À propos des établissements haut de gamme qui se drapent dans de beaux discours, elle se demande: «Que représentent-ils vraiment? Soutiennent-ils vraiment les communautés comme ils le prétendent? Et comment pouvons-nous vérifier cela? Quelles sont les questions que vous posez avant de partir?
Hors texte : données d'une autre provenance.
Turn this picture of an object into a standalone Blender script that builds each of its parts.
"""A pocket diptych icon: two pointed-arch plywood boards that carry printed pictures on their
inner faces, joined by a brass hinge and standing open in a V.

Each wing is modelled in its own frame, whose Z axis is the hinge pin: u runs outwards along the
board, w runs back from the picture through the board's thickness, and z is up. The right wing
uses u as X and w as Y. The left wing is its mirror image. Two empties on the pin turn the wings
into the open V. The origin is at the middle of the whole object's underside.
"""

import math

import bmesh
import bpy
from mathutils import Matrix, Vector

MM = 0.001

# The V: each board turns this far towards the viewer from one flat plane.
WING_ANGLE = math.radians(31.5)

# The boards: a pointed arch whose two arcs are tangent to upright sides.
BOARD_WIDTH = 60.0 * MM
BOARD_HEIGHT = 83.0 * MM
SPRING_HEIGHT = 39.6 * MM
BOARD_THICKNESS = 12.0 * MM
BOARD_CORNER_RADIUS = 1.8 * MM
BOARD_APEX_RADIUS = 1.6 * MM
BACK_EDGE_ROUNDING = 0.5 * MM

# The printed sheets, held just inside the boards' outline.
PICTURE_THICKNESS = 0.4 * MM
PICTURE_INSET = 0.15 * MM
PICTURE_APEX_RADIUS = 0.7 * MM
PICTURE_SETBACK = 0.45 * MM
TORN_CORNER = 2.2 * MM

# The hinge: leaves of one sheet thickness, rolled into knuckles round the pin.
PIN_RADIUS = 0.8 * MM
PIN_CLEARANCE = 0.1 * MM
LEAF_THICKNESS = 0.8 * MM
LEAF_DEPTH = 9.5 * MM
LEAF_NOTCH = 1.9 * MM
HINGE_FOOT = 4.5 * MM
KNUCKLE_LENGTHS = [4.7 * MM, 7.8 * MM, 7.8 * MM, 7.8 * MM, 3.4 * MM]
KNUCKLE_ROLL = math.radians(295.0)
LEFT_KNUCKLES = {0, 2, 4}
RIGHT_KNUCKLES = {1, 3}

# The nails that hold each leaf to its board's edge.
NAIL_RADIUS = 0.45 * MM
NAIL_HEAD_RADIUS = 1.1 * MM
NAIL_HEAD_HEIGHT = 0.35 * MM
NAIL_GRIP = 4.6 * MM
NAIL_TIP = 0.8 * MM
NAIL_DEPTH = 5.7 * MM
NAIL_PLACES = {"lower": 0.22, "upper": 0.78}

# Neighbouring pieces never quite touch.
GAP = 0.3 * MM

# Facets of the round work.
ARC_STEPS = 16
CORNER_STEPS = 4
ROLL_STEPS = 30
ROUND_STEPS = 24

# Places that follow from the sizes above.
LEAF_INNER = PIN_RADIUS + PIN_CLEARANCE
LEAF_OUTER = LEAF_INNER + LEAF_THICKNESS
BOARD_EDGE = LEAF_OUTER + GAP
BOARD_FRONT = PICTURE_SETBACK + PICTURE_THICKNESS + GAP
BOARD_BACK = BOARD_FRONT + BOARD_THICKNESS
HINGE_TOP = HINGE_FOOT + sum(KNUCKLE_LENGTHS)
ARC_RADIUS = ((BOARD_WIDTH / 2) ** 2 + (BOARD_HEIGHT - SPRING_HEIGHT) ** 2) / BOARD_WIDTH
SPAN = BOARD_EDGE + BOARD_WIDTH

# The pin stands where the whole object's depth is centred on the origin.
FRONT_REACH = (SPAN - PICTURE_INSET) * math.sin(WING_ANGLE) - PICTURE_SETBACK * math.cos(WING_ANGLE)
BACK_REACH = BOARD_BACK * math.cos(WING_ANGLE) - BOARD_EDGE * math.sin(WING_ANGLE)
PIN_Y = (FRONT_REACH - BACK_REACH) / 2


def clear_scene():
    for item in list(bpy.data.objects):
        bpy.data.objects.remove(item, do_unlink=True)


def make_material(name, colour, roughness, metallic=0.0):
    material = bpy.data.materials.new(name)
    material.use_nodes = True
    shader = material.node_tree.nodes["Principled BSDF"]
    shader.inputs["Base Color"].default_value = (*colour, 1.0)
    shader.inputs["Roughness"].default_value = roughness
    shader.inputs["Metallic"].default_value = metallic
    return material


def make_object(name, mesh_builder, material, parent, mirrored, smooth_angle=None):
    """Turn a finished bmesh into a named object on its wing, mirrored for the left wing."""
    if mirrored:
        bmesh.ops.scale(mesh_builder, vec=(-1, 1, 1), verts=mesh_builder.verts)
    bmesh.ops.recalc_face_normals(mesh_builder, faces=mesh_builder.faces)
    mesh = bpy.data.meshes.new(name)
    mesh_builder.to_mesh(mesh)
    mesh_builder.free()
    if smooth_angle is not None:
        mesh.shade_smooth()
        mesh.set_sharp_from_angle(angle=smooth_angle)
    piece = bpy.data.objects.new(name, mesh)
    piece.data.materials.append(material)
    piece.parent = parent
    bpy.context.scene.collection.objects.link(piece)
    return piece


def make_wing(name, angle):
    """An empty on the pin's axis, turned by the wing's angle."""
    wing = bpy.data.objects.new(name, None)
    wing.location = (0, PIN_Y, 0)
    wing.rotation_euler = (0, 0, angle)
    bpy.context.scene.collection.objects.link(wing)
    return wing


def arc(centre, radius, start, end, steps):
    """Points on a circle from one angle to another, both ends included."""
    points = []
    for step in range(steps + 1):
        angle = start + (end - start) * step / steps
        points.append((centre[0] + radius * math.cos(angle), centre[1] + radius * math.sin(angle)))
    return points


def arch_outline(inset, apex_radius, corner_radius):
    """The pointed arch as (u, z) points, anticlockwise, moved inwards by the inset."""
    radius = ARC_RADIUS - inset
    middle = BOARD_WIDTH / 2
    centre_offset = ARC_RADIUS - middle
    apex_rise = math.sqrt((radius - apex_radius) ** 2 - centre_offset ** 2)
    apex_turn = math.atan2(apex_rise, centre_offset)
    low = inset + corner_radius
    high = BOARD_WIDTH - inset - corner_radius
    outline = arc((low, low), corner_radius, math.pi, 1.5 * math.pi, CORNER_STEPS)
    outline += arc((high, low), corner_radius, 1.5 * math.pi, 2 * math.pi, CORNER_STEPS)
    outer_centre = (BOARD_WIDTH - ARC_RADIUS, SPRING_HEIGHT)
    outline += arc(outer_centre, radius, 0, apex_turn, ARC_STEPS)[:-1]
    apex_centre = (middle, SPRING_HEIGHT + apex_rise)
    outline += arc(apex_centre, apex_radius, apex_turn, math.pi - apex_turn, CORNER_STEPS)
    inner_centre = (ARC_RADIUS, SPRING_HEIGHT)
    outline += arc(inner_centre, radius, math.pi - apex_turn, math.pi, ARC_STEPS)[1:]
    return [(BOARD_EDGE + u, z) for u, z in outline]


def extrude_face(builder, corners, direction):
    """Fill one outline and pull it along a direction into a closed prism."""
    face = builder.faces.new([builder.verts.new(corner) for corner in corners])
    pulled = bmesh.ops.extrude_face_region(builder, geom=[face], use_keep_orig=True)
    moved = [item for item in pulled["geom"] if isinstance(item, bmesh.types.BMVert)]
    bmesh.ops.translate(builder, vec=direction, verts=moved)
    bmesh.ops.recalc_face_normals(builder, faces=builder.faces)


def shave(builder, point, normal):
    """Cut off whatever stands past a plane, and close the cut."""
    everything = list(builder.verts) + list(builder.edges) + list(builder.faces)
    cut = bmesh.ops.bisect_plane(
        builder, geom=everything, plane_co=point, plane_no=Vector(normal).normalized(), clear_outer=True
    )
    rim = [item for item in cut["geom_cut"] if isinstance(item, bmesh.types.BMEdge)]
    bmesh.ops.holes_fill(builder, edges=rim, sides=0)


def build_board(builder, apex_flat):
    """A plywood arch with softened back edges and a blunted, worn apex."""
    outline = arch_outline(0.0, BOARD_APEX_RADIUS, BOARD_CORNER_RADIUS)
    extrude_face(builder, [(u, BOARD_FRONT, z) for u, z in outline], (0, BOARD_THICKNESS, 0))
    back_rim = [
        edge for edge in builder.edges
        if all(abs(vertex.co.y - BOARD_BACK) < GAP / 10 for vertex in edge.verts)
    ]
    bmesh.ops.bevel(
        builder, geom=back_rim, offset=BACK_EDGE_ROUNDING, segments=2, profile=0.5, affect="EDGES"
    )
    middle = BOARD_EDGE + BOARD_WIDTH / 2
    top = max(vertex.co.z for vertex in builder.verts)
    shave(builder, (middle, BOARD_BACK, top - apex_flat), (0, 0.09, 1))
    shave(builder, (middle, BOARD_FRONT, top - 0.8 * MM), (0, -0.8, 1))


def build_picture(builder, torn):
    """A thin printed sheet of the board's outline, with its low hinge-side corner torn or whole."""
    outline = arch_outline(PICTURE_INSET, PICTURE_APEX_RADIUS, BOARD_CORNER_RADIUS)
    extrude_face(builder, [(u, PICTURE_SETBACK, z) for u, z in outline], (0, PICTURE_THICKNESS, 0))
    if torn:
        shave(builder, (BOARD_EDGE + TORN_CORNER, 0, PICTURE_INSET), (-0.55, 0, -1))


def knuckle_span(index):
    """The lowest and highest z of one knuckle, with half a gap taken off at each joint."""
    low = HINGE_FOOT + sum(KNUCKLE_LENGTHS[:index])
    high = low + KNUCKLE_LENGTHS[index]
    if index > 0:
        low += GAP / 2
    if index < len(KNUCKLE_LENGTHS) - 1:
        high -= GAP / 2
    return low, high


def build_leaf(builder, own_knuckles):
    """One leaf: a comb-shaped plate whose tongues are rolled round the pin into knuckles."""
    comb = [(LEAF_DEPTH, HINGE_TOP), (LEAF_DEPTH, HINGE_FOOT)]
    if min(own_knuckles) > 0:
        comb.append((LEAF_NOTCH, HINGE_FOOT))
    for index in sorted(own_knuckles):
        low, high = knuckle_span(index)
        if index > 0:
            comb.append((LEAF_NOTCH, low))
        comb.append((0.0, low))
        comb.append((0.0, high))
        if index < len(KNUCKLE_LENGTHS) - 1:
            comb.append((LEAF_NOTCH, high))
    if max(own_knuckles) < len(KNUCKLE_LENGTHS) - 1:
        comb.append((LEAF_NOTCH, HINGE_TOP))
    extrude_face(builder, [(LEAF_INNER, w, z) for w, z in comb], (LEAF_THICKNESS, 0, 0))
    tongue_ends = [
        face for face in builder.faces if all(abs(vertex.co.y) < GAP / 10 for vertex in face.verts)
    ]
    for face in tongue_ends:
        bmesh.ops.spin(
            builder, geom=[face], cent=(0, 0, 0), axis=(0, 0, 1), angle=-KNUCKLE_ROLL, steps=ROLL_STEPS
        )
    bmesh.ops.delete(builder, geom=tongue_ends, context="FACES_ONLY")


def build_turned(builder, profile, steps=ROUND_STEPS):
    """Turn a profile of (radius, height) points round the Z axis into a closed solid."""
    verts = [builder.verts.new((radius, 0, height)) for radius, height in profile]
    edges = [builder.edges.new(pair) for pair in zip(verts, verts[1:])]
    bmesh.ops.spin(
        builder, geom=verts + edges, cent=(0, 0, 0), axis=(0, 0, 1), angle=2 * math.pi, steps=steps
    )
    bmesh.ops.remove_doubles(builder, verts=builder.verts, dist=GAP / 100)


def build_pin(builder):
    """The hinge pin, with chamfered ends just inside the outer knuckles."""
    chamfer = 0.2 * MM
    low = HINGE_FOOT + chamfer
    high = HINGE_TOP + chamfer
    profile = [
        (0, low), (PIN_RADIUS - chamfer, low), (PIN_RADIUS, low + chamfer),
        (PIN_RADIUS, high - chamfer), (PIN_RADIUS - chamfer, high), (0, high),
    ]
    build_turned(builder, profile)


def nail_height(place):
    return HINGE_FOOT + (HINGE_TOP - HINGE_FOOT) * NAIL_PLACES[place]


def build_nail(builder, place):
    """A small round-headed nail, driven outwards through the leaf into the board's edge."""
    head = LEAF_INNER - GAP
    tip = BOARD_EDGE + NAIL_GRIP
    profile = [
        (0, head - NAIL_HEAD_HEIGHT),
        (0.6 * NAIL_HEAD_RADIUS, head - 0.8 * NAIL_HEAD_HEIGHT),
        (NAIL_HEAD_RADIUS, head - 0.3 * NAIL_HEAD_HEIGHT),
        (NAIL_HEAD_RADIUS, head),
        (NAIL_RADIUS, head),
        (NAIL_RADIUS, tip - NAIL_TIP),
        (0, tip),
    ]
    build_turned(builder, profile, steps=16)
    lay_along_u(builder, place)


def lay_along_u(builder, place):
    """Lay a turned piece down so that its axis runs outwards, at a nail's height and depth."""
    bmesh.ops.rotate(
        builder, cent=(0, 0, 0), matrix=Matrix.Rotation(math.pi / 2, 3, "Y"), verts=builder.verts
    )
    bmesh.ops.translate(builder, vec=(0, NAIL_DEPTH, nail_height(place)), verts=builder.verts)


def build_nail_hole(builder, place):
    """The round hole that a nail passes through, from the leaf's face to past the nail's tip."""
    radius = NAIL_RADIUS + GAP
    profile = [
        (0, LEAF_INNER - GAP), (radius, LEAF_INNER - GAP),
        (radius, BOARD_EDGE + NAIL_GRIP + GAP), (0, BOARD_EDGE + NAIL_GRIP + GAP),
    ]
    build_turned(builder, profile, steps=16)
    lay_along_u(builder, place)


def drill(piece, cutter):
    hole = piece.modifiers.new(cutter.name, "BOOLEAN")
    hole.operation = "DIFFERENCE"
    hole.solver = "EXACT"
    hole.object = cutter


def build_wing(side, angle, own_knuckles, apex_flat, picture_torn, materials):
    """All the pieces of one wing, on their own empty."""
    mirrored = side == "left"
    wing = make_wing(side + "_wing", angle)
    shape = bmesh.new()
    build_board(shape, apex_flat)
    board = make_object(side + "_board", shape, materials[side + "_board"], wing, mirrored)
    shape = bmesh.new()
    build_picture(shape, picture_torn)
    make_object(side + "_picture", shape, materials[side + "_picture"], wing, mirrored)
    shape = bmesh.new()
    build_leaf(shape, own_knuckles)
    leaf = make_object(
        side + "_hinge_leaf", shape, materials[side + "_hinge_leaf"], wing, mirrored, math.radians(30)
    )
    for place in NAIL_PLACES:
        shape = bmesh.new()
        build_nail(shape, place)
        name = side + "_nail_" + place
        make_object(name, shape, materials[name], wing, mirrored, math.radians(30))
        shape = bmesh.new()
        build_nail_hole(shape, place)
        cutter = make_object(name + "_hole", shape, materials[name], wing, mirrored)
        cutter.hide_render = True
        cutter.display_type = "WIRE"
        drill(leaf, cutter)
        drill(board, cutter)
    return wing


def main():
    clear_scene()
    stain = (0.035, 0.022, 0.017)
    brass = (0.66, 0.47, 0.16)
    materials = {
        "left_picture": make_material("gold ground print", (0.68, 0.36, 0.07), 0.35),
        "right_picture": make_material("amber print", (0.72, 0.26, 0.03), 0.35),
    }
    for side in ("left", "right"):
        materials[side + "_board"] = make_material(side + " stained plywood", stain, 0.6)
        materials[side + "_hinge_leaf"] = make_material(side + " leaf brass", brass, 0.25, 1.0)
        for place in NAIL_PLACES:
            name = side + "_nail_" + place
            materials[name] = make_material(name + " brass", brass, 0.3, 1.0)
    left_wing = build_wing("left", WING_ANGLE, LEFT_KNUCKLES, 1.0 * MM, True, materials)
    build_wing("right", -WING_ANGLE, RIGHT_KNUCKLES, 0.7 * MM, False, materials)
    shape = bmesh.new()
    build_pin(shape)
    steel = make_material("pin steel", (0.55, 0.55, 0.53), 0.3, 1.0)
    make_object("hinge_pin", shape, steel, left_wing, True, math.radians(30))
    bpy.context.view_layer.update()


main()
Je ne pense pas que beaucoup de journalistes posent ces questions. […] Il y a un manque de connaissances sur ce qu’est le tourisme durable, sur l’impact de ces lodges sur les endroits dans lesquels ils investissent, sur qui possède la terre, qui possède l’hébergement, comment il est géré, quel est le modèle d’entreprise… Il n’y a tout simplement pas assez d’intérêt et de connaissances sur ces questions, et il faut qu’il y en ait pour que les journalistes puissent prendre de meilleures décisions.» J’avais l’impression de m’entendre…
Lors de la Conférence sur le développement durable qui a eu lieu à Stockholm du 23 au 26 avril, la journaliste anglaise Juliet Kinsman, rédactrice en chef durabilité chez Condé Nast Traveller, a abordé plusieurs éléments éthiques avec brio dans le panel «Comment parler de durabilité sans parler de durabilité». J’ai particulièrement apprécié sa franchise quand un participant lui a demandé ce qu’elle pensait de l’Arabie saoudite, en pleine opération de séduction auprès des touristes.
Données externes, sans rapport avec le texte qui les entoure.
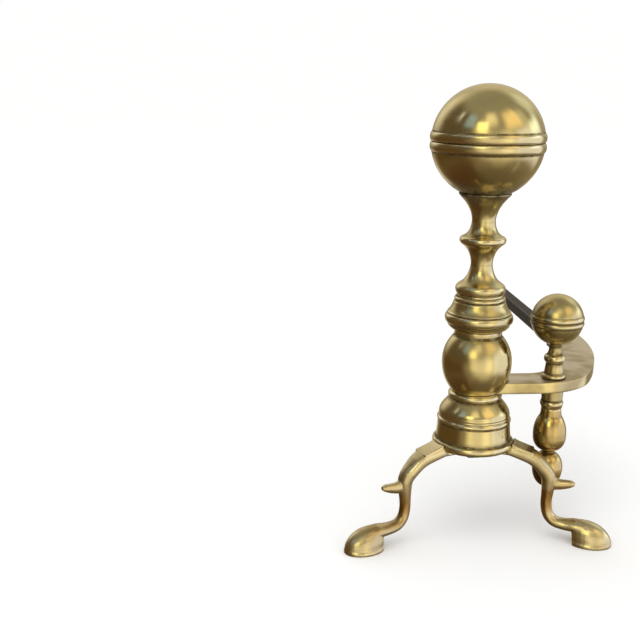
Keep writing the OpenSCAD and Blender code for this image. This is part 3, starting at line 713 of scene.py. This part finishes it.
def lathe(node, line, near, wide, axis, bore=None):
    """A closed turned piece from its outline. bore is the radius and top of a hollow below."""
    sides = bpy.context.scene.andiron_turning.sides
    low_z, high_z = line[0, 1], line[-1, 1]
    # A tip is the point of a cap, not a ring
    first, last = int(line[0, 0] < ON_AXIS), len(line) - int(line[-1, 0] < ON_AXIS)
    rings, near, wide = (row[first:last] for row in (line, near, wide))
    if bore:
        radius, roof = bore
        wall = even_steps(np.array([(radius, roof), (radius, low_z)]), 3.0)
        rings = np.vstack([wall, rings])
        # The bore's wall is darkened as painted shade
        near, wide = (np.concatenate([np.full(len(wall), dark), bends])
                      for dark, bends in zip(BORE_SHADE_BENDS, (near, wide)))
        low_z = roof
    turn = np.arange(sides) * (2 * math.pi / sides)
    spots = np.stack([np.outer(rings[:, 0], np.cos(turn)), np.outer(rings[:, 0], np.sin(turn)),
                      np.repeat(rings[:, 1:2], sides, 1)], 2).reshape(-1, 3)
    count = len(rings)
    spots = np.vstack([spots, [[0, 0, low_z], [0, 0, high_z]]]) * MM
    k = np.arange(sides)
    after = (k + 1) % sides
    band = np.stack([k, after, sides + after, sides + k], 1)
    quads = np.vstack([band + ring * sides for ring in range(count - 1)]).tolist()
    foot, head, top = count * sides, count * sides + 1, (count - 1) * sides
    caps = [(foot, int(b), int(a)) for a, b in zip(k, after)]
    caps += [(head, int(top + a), int(top + b)) for a, b in zip(k, after)]
    mesh = bpy.data.meshes.new("turned_" + node)
    mesh.from_pydata(spots.tolist(), [], quads + caps)
    mesh.validate()
    for key, bends in (("crease", near), ("hollow", wide)):
        store(mesh, key, np.concatenate([np.repeat(bends, sides), [bends[0], bends[-1]]]))
    store(mesh, "seam", joint_dirt_and_shade(node, spots + (*axis, 0.0)))
    smooth_faces(mesh)
    piece = link(mesh.name, mesh)
    piece.location = (*axis, 0.0)
    return piece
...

Se disant très critique à l’égard de Neom, un projet de ville nouvelle futuriste de la province de Tabuk, elle reconnaît avoir tenu des propos virulents, notamment parce qu’elle ne partage pas les valeurs du prince héritier Mohammed ben Salman. Après avoir refusé de s’y rendre à plusieurs reprises, «parce que je crois au pouvoir de la distribution des richesses», dit-elle notamment, elle admet toutefois être en train de revoir son discours. «J’ai beaucoup réfléchi à la géopolitique et au monde. […] Nous devons mieux comprendre. L’Arabie saoudite est un pays très jeune. Je dois me renseigner sur son histoire.»
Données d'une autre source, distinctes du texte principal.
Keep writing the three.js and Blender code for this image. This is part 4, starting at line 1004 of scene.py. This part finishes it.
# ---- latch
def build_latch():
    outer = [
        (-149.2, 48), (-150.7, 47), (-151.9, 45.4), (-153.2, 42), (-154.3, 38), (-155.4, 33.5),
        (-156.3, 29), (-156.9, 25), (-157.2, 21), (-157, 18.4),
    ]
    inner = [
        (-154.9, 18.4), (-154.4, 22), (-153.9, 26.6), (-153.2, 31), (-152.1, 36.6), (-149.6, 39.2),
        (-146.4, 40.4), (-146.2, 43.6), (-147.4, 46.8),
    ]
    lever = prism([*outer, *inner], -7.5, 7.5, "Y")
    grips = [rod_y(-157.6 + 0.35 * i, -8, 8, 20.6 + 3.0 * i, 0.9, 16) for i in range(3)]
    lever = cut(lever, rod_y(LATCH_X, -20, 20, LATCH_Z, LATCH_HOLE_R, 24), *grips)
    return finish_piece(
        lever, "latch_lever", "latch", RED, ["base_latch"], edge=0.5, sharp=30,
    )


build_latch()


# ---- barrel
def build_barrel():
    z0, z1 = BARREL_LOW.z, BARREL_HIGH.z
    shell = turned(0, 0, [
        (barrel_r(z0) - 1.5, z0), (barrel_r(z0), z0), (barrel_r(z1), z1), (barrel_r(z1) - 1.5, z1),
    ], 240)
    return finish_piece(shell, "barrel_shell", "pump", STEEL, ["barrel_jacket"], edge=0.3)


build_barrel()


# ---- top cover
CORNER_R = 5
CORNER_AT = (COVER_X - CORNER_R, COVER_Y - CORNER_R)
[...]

«Je pense que nous avons une responsabilité, a-t-elle poursuivi. Il y a 195 pays dans le monde et plusieurs font des choses que je désapprouve. Je pense que nous devons tous avoir des conversations ouvertes et honnêtes. Je pense que l’Arabie saoudite ouvre les conversations. Je suis en train de changer ma position à son égard. Je ne pense pas que nous puissions nous contenter de lui faire porter la honte. Je ne pense pas que nous puissions faire cela dans un monde de 195 pays. Nous devons respecter les différentes cultures et les différentes façons d’être. […] Asseyons-nous tous autour d’une table et ayons des conversations ouvertes avec des personnes de différents horizons.»
Oui mais non mais oui (et c’est OK)
Non, on ne pose jamais trop de questions, qu’on soit journaliste ou simple voyageur. On ne réfléchit jamais trop non plus aux conséquences de nos choix. On devrait tous avoir l’humilité de reconnaître nos biais et d’admettre s’être trompés, tout en ayant la force de nos convictions.
Les voyages que je ne ferai pas sont peut-être ceux que ma fille choisira de faire. Parce que le monde évolue. Parce que nous évoluons. Que nous réfléchissons. Que nous discutons. Et que c’est ce qui rend le voyage si riche en apprentissages.
* On parle beaucoup de «tourisme de la dernière chance» depuis quelques mois. Si le sujet vous intéresse, j’en ai parlé sur Avenues en 2018. Tout cela fluctue aussi. Comme un bon vieux GPS, je suis constamment en mode «recalcul».